Live & Learn: Marshall Cohen

The ex-Molson CEO on what he would do differently if he could do it again, government policy-making and the superiority of wine over beer.

Marshall Cohen • Born March 28, 1935, in New Brunswick, N.J. • Ex-CEO of Molson Companies Ltd. • Amateur golfer

My father and brother were men’s clothing designers for Tip Top Tailors, but I didn’t want to be in the clothing industry. I was hopeless with my hands and not that artistic.

I got very high marks at the University of Toronto. What good students did was become doctors. But I couldn’t stand the sight of blood, so I became a lawyer. That was my parents’ second choice, but it was acceptable.

My parents had me late in their lives. They were like semi-grandparents, and my older brother and sister were like semi-parents.
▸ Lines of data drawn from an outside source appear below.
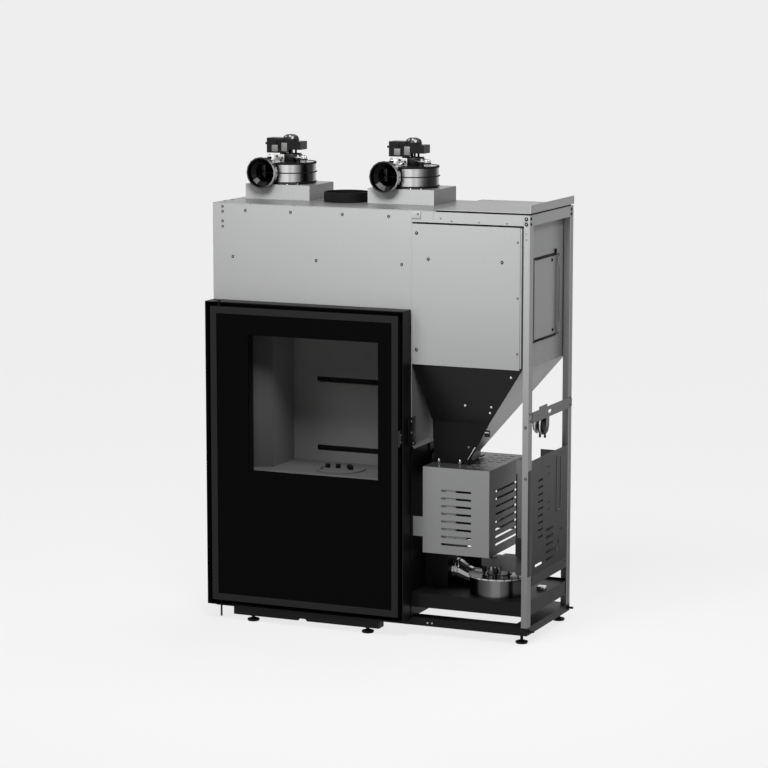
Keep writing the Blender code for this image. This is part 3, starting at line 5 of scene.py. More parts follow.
import bpy
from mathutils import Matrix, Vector


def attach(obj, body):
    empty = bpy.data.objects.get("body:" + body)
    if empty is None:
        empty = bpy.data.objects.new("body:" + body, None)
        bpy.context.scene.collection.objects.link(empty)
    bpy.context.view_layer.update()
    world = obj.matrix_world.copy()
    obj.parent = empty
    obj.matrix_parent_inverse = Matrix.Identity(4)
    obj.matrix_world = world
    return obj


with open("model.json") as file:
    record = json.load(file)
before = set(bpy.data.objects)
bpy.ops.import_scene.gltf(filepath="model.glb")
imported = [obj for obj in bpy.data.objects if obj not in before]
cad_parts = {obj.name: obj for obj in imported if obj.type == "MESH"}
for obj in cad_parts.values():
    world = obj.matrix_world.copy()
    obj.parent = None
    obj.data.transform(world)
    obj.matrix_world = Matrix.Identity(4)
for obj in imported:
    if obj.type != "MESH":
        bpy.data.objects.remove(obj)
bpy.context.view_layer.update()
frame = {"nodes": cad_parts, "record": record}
print("frame loaded")

# Casing millimetres (left edge, front plane, floor) to metres in the frame
casingLeft, casingFront = -0.559, -0.1665


def at(x, y, z):
    return Vector((x / 1000 + casingLeft, y / 1000 + casingFront, z / 1000))


# Shader nodes, added and wired in one call each
def fill(tree, socket, value):
    # Links an output to the socket, or sets a number, direction or colour on it
    if isinstance(value, bpy.types.NodeSocket):
        tree.links.new(value, socket)
    elif value is not None:
        socket.default_value = value


def nodeOf(tree, kind, values):
    node = tree.nodes.new(kind)
    for name, value in values.items():
        fill(tree, node.inputs[name], value)
    return node


def calc(tree, operation, *values, kind="ShaderNodeMath"):
    node = tree.nodes.new(kind)
    node.operation = operation
    for socket, value in zip(node.inputs, values):
        fill(tree, socket, value)
    return node.outputs[0]


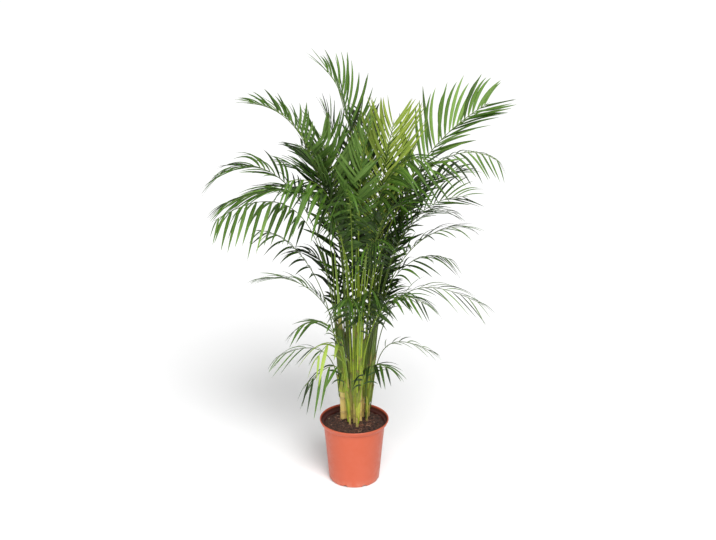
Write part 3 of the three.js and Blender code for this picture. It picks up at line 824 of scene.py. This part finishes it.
def makeSheaths(k, cane):
    # one for each frond, from under the mouth of the next one down
    fronds = cane[5]
    feet = [row[0] - sheathSettings["overlap"] for row in fronds[1:]]
    feet.append(max(fronds[-1][0] - sheathSettings["below"], soilTop - sheathSettings["inSoil"]))
    sheaths = []
    for order, (row, foot) in enumerate(zip(fronds, feet)):
        sheath = makeSheath(cane, row, foot)
        paint(sheath, "tone", (7 * k + 5 * order) % 9 / 8)  # no two neighbours alike
        sheaths.append(sheath)
    finishPiece(smoothed(joinAll(sheaths, f"leafSheaths_{k}"), 60), slotOf(cane), f"cane_{k}")


spearSettings = {
    "folds": 7, "foldDepth": 0.13, "twist": 9,
    # share of its length, and girth against the cane's at its top
    "outline": [(-0.08, 0.9), (0, 0.95), (0.12, 0.84), (0.25, 0.7), (0.4, 0.6), (0.55, 0.53), (0.7, 0.45),
                (0.82, 0.33), (0.91, 0.2), (0.97, 0.09), (1, 0.02)],
}


def makeSpear(k, cane):
    # the unopened leaf: leaflets still pleated together, with a fine point
    its = spearSettings
    top, spear = cane[2], cane[4]
    girth = sheathRadius(cane)
    profile = [(girth * w * mm, (top + s * spear) * mm) for s, w in its["outline"]]
    tube = turnedTube(f"spearLeaf_{k}", its["folds"] * 4, profile)
    points = places(tube)
    for p in points:
        around = math.atan2(p[1], p[0])
        pleat = math.cos(around * its["folds"] + p[2] * its["twist"])
        p[:2] *= 1 + its["foldDepth"] * pleat
    moveTo(tube, points)
    followAxis(tube, cane)
    dress(tube, "spear")
    finishPiece(smoothed(tube, 60), "leaf", f"cane_{k}")


for k, cane in enumerate(canes, 1):
    makeStem(k, cane)
    makeSheaths(k, cane)
    makeSpear(k, cane)
print("canes made")

frondSettings = {
    "ribShare": 0.92, "bareTip": 8, "seed": 11, "fewestPairs": 4,
    "ribRings": 40, "ribSides": 10, "footRings": 3, "footStep": 16,  # the foot is inside the sheath
    "foot": 3.9, "footGrowth": 0.0016, "tip": 1.8,  # how thick the stalk and the rib's tip are
    "leaf": 58, "leafGrowth": 0.17, "longestLeaf": 185, "droop": 0.12, "hangDroop": 0.45,
    "stagger": 0.22, "jitter": 0.07,
    # the lowest leaflets keep this share of their tone: painted shade
    "toneScatter": 0.25, "lowLeafletShade": 0.25, "ageScatter": (0.8, 1.1),
    "paleStalks": (2, 3, 4, 9),  # canes whose stalks and ribs get no painted shade; those of the other canes, at the sides and back, are painted darker
    "young": (11, 1),
}
# how the fronds of each cane look: step between pairs and width of the leaflets in millimetres,
# tone from dark to light, partly the leaves' own colour and partly painted shade and light, darkest for
# fronds deep in and behind the crown and lightest for the upper ones, and age from 0 for grown to 1 for
# young and yellow-green
frondLooks = [
    [(13, 10.5, 0.62, 0), (16, 9.5, 0.35, 0), (23, 16, 0.6, 0), (27, 10, 0.1, 0), (24, 8, 0.4, 0)],
    [(26, 14, 0.35, 0), (60, 14, 0.8, 0.6), (26, 13, 0.3, 0)],
    [(16, 10.5, 0.08, 0), (16, 10.5, 0.12, 0), (20, 10.5, 0.15, 0), (22, 14, 0.25, 0)],
    [(15, 8.5, 0.85, 0), (19, 13, 0.32, 0), (24, 14, 0.14, 0), (24, 15, 0.4, 0), (16, 21, 0.35, 0)],
    [(14.5, 11, 0.62, 0), (16, 9, 0.2, 0), (24, 10, 0.1, 0), (16, 10.5, 0.03, 0)],
    [(20, 7.5, 0.3, 0), (25, 6.5, 0.2, 0), (24, 7.5, 0.4, 0)],
    [(20, 7.5, 0.2, 0), (18, 7.5, 0.12, 0), (20, 10.5, 0.05, 0), (16, 20, 0.25, 0)],
    [(12, 11, 0.85, 0), (12, 11, 0.75, 0), (16, 10.5, 0.1, 0)],
    [(18, 10, 0.6, 0), (20, 11, 0.4, 0), (14, 10.5, 0.36, 0)],
    [(14, 6, 0.4, 0), (16, 10.5, 0.02, 0), (18, 8, 0.3, 0), (18, 10.5, 0, 0)],
    [(11.5, 8, 0.8, 0.85), (16, 10.5, 0.08, 0), (16, 10.5, 0.02, 0), (18, 10.5, 0, 0)],
]

leafletSettings = {
    # stations along a leaflet: share of its length, and half width against the widest
    "stations": [(0, 0.3), (0.05, 0.52), (0.16, 0.82), (0.3, 0.98), (0.44, 1.0), (0.59, 0.9), (0.74, 0.68),
                 (0.87, 0.4), (0.95, 0.17), (1, 0)],
    "fold": 0.36, "thickness": 0.075,
    "lengths": (0.62, 1.7, 1.85), "lengthen": 1.04, "scatter": 0.08,
    "tipSpread": 0.45, "spreadScatter": 3.5,
    "rise": (38, 20), "sag": 35, "riseScatter": 7,
    "droopScatter": 0.3, "droopPower": 2.1, "curl": 0.05, "curlScatter": (0.3, 1.6), "twist": 14,
    "widthGrowth": 0.0057, "leastWidth": 0.19, "widthScatter": (0.85, 1.1),
}
leafSkins = ("leaf", "leafUnder", "stalk")  # a frond's materials, in their order on it


def readyBlank(blank):
    for name in ("tone", "age", "along"):
        paint(blank, name, 0)
    return smoothed(blank, 80)


def makeLeafletBlank():
    # a straight blade of unit length and unit half width, folded along its middle
    stations = leafletSettings["stations"]
    count = len(stations) - 1
    near, aloft = 0.002, 10  # finished stations are lifted out of the way of later picks
    clearSelection()
    bpy.ops.mesh.primitive_grid_add(x_subdivisions=count, y_subdivisions=2, size=1, location=(0.5, 0, 0))
    blank = bpy.context.object
    bpy.ops.object.transform_apply(location=True)
    for j, (x, width) in enumerate(stations):
        start = j / count
        pick(blank, lambda p: abs(p.x - start) < near)
        bpy.ops.transform.resize(value=(1, 2 * width, 1), center_override=(start, 0, 0))
        pick(blank, lambda p: abs(p.x - start) < near and abs(p.y) < near)
        bpy.ops.transform.translate(value=(0, 0, leafletSettings["fold"] * width))
        pick(blank, lambda p: abs(p.x - start) < near)
        bpy.ops.transform.translate(value=(x - start, 0, aloft))
    bpy.ops.mesh.select_all(action="SELECT")
    bpy.ops.transform.translate(value=(0, 0, -aloft))
    bpy.ops.mesh.remove_doubles(threshold=0.0005)
    dress(blank, *leafSkins)
    applyModifier(blank, "SOLIDIFY", thickness=leafletSettings["thickness"], offset=-1, material_offset=1,
                  material_offset_rim=1)
    return readyBlank(blank)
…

There was lots of guidance, but sometimes lots of confusion.

I came out of law school in 1960 determined to be a tax lawyer. It seemed like a good way to make a living. I practised tax law for years, then got bored. It wasn’t meaningful enough for me.
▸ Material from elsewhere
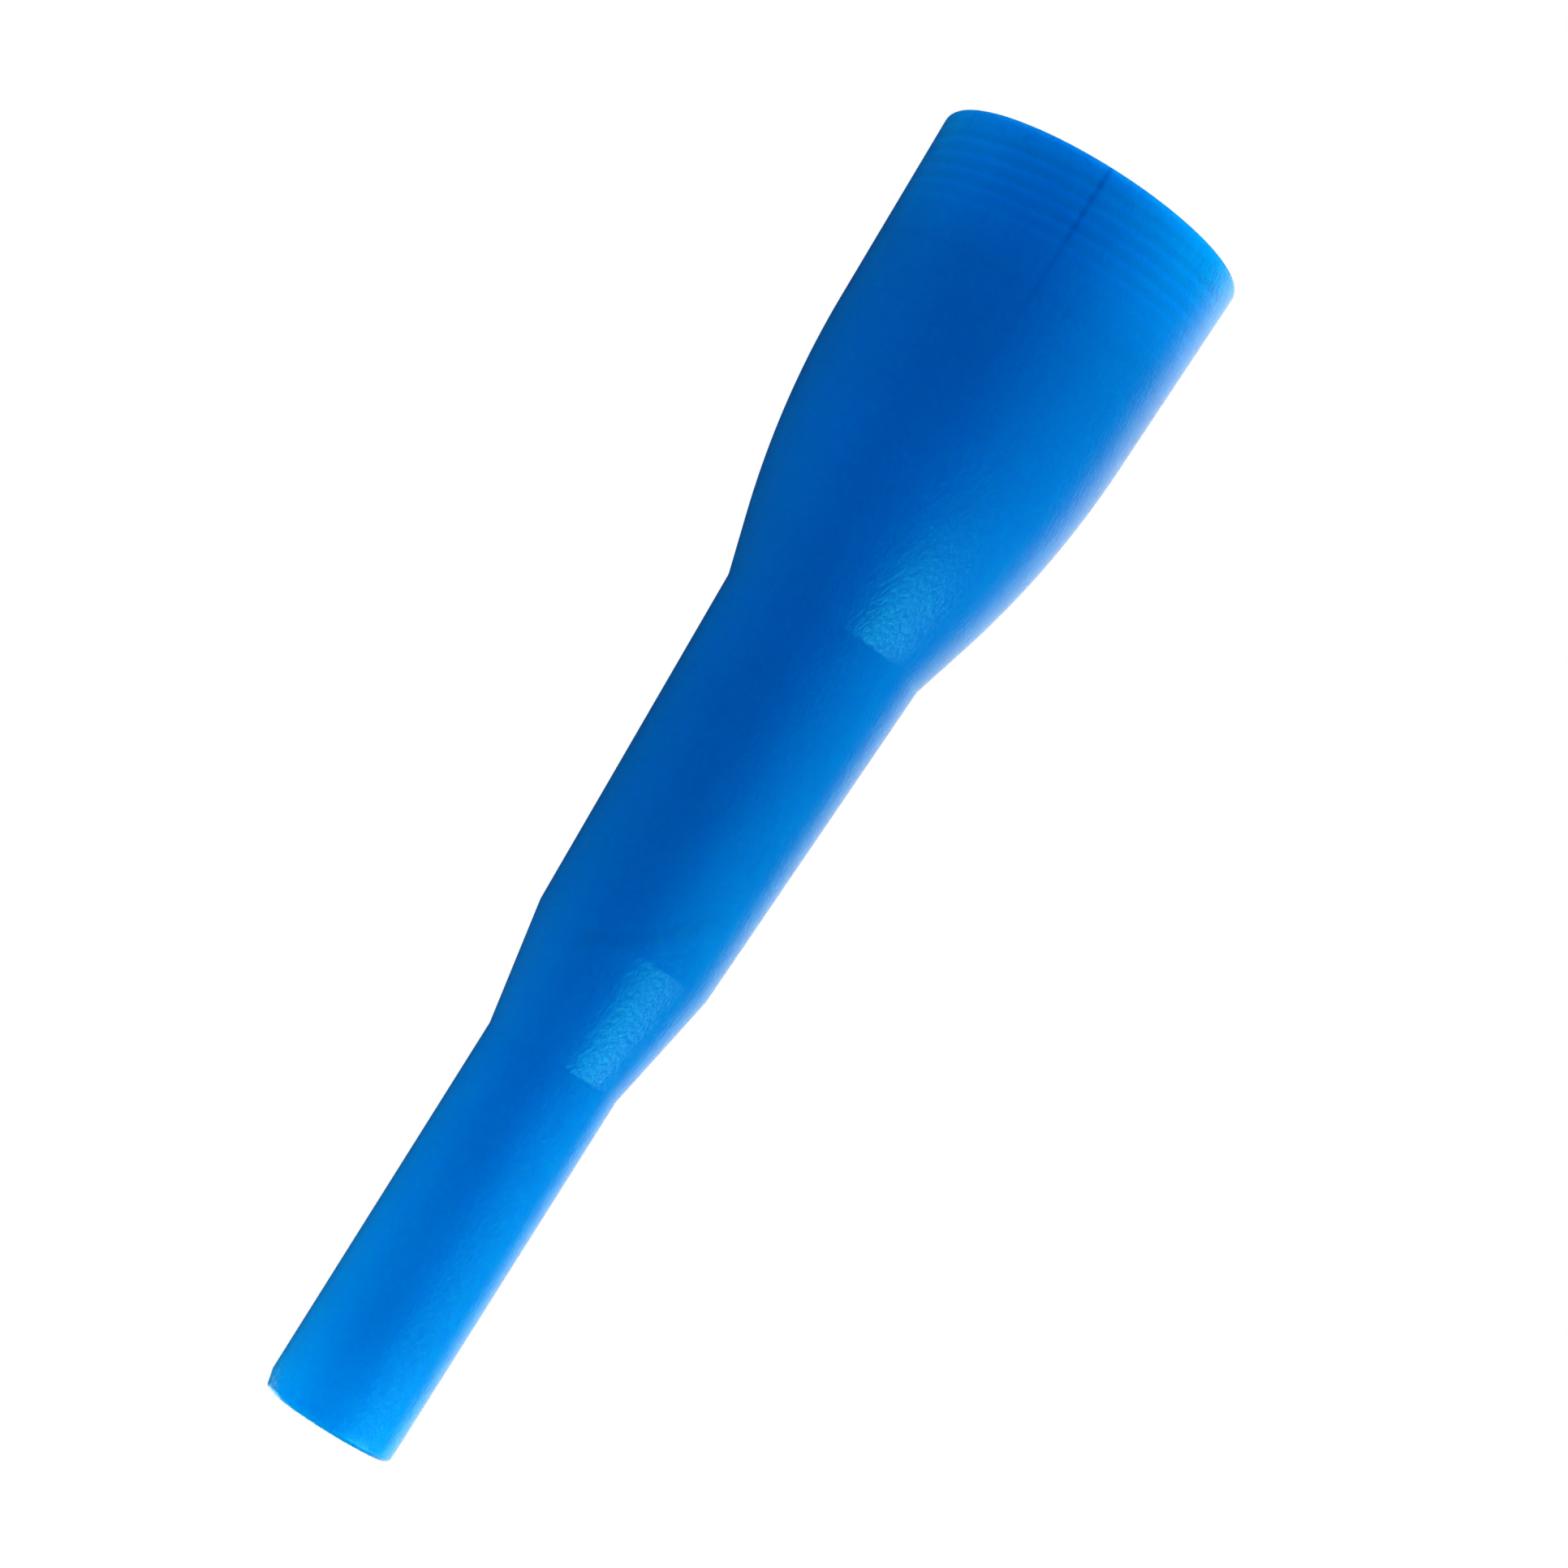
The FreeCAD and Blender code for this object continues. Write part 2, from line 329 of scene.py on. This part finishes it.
def rounded_outline(corners):
    """The closed outline through (radius, height, rounding) corners, with each rounding as an arc."""
    outline = []
    for index, (radius, height, rounding) in enumerate(corners):
        corner = Vector((radius, height))
        if rounding == 0:
            outline.append(corner)
            continue
        back = (Vector(corners[index - 1][:2]) - corner).normalized()
        ahead = (Vector(corners[(index + 1) % len(corners)][:2]) - corner).normalized()
        half_angle = back.angle(ahead) / 2
        centre = corner + (back + ahead).normalized() * (rounding / math.sin(half_angle))
        start = corner + back * (rounding / math.tan(half_angle)) - centre
        end = corner + ahead * (rounding / math.tan(half_angle)) - centre
        turn = start.angle_signed(end)
        by_angle = math.ceil(abs(turn) / ARC_STEP)
        by_length = math.ceil(abs(turn) * rounding / COARSE_ROW)
        steps = max(FEWEST_ARC_STEPS, by_angle, by_length)
        for step in range(steps + 1):
            angle = -turn * step / steps
            arm = Vector((
                start.x * math.cos(angle) - start.y * math.sin(angle),
                start.x * math.sin(angle) + start.y * math.cos(angle),
            ))
            outline.append(centre + arm)
    return outline


def with_rows(outline, row_length):
    """The same outline, with points added so that no step is longer than row_length allows at its place."""
    rows = []
    for index, point in enumerate(outline):
        following = outline[(index + 1) % len(outline)]
        limit = row_length((point + following) / 2)
        count = max(1, math.ceil((following - point).length / limit))
        rows += [point.lerp(following, step / count) for step in range(count)]
    return rows


def turned_mesh(name, rows, shape=None):
    """A closed mesh of revolution about Z. shape(radius, height, angle) may change each point's radius."""
    verts = []
    for point in rows:
        for angle in COLUMNS:
            radius = shape(point.x, point.y, angle) if shape else point.x
            verts.append((radius * math.cos(angle), radius * math.sin(angle), point.y))
    faces = []
    around = len(COLUMNS)
    for row in range(len(rows)):
        following = (row + 1) % len(rows)
        for column in range(around):
            beside = (column + 1) % around
            faces.append((
                row * around + column,
                row * around + beside,
                following * around + beside,
                following * around + column,
            ))
    mesh = bpy.data.meshes.new(name)
    mesh.from_pydata(verts, [], faces)
    mesh.validate()
    mesh.shade_smooth()
    mesh.set_sharp_from_angle(angle=SHARP_EDGE)
    piece = bpy.data.objects.new(name, mesh)
    bpy.context.scene.collection.objects.link(piece)
    return piece


def smooth_step(low, high, value):
    share = min(1, max(0, (value - low) / (high - low)))
    return share * share * (3 - 2 * share)


def angle_between(first, second):
    return abs((first - second + math.pi) % (2 * math.pi) - math.pi)


def thread_depth(height, angle):
    """How far the thread's grooves cut into the wall at this height and angle."""
    turns = (angle - THREAD_FIRST_ANGLE) / (2 * math.pi)
    climb = (height - THREAD_GROOVE_FOOT) / THREAD_PITCH - THREAD_STARTS * turns
    from_groove = abs(climb - round(climb)) * THREAD_PITCH
    depth = 1 - smooth_step(*THREAD_FLANK, from_groove)
    fade = 1 - smooth_step(*THREAD_RUN_OUT, height)
    return THREAD_DEPTH * depth * fade


def weld_depth(radius, height, angle):
    """A hair-fine groove that fades out above the mouth."""
    away = radius * angle_between(angle, WELD_ANGLE)
    fade = 1 - smooth_step(*WELD_GROOVE_FADE, height)
    return WELD_DEPTH * (1 - smooth_step(*WELD_FLANK, away)) * fade


def nick_depth(radius, height, angle):
    """How much is missing from the corner of the nozzle's end."""
    around = 1 - smooth_step(*NICK_ARC, angle_between(angle, NICK_ANGLE))
    along = smooth_step(NICK_FOOT, NICK_TOP, height)
    return NICK_DEPTH * around * along * smooth_step(SOCKET_MOUTH_RADIUS, NOZZLE_RADIUS, radius)


def body_shape(radius, height, angle):
    if radius > OUTSIDE_WALL and height < WELD_GROOVE_FADE[1]:
        return radius - weld_depth(radius, height, angle)
    if radius > SOCKET_MOUTH_RADIUS and height > NICK_FOOT:
        return radius - nick_depth(radius, height, angle)
    in_thread = LEAD_IN_TOP < height < SEAT_FOOT and CLEAR_OF_SEAT < radius < LEAD_IN_RADIUS
    if in_thread:
        return max(radius, THREAD_CREST_RADIUS + thread_depth(height, angle))
    return radius


def body_row_length(point):
    if point.x < LEAD_IN_RADIUS and LEAD_IN_TOP < point.y < SEAT_FOOT:
        return FINE_ROW
    if point.y > NICK_FOOT:
        return MIDDLE_ROW
    return COARSE_ROW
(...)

I’ve fought a lot of battles with people in government and industry, but I never tried to take the last nickel or leave a guy lying on the ground crying, ’cause what goes around comes around.

When I was introduced as the CEO of the Molson Companies, a reporter asked me, what’s your favourite beer? I stupidly said, to tell you the truth, I prefer wine.
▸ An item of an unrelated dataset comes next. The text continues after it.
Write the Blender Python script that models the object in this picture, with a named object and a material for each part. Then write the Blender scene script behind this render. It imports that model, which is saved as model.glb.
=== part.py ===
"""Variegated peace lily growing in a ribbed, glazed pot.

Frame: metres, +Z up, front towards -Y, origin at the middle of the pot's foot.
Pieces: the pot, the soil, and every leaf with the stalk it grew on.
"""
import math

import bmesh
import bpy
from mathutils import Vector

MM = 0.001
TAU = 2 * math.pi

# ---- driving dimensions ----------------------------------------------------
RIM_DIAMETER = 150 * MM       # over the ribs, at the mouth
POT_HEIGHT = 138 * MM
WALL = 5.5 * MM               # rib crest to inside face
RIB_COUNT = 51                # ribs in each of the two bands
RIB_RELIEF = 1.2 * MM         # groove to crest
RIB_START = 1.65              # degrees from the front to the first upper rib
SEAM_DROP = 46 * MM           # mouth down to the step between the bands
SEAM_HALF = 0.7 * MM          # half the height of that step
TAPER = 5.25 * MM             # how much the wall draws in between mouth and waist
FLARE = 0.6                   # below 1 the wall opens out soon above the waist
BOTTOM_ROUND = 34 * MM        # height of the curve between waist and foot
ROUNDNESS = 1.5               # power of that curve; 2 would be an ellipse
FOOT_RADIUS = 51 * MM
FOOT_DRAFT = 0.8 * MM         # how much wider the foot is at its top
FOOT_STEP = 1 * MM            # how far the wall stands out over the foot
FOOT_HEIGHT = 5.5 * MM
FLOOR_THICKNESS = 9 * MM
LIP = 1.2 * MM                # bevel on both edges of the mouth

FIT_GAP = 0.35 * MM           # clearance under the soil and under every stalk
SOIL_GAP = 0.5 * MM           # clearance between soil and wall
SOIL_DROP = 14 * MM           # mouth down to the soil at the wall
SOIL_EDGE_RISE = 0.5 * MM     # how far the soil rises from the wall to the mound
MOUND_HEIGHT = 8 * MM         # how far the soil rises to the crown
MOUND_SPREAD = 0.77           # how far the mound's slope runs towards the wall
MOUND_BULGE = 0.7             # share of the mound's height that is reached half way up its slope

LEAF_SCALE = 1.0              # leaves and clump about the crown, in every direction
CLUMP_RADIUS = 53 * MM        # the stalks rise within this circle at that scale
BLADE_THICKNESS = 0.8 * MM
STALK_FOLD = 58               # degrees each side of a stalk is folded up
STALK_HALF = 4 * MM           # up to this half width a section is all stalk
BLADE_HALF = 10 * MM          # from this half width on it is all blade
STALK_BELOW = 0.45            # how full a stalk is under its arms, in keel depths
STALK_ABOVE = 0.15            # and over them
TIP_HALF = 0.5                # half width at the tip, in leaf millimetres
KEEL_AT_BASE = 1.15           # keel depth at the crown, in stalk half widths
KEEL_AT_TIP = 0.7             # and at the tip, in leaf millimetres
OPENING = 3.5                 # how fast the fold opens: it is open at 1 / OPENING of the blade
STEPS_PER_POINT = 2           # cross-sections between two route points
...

My father had this expression: think twice and then don’t say anything.

Everybody thinks I turned Molson into a conglomerate. It was a conglomerate when I got there.

The Molson family and I didn’t always see eye to eye. I thought we should grow the chemicals division. They couldn’t have cared less about the other businesses and were committed to beer. But I didn’t have a 300-year history in beer. For me, it was just numbers and analysis.

Because of my career, people think I’m Type A. But I’m perfectly happy to lie on my couch, read the paper and watch the football game.

The finer things in life are great music, great theatre and a 300-yard drive. You have to get good at golf to really appreciate it. There is a real beauty and elegance to a golf ball hit well.

You have to prepare for and expect change in your career and have the courage that things will work out. My careers weren’t planned, but I’m glad I kept bouncing around. I’ve had a very satisfying life.

Working for the department of finance was the most interesting thing I’ve done in my life. How would you like to walk into Ottawa, having grown up as a tax lawyer in Toronto, and somebody says to you: Here are the keys. Fix the economy.

People don’t understand how complicated government policy is. The issues are so large. You don’t have all the data. It’s murky. That was the fun of it, but it’s easy to get it wrong.

Pierre Trudeau was incredibly smart, but not approachable. Even behind closed doors, I would never call him anything but Prime Minister. Nobody did. With Mulroney, we were Brian and Mickey.

I smoked cigars at Molson. I enjoyed the taste, and I suppose it was a status thing. But it was unhealthy, so I stopped. I like wine, but I would never buy a $1,000 bottle. My sense of taste just isn’t good enough.

I went to the Kennedy School of Government to audit economics courses at the age of 40. I remember sitting between two kids, neither of whom had showered in the last three months, and watching a young man drawing a graph on a blackboard and explaining that where the lines crossed, unemployment disappeared. I thought, you don’t know what the hell you’re talking about.

When I was younger, I thought I knew what made people tick. The older I get, the more I realize we’re mysterious beings.

I don’t like extreme views. People who are fanatical do too much damage.

If I had to do it all over again, I would have sold off Molson’s other businesses. Even though I thought they had more promise than the beer business, the family had too big of a position in beer and weren’t going to let it go.

When I got the phone call about the Order of Canada, my first reaction was, well, it’s about time. I had served my country and run a successful business. But when I went to the ceremony and listened to why others got their awards, I felt undeserving compared to everybody else and proud to be Canadian.

What’s my proudest achievement? My family — if I said anything else, I would be toast.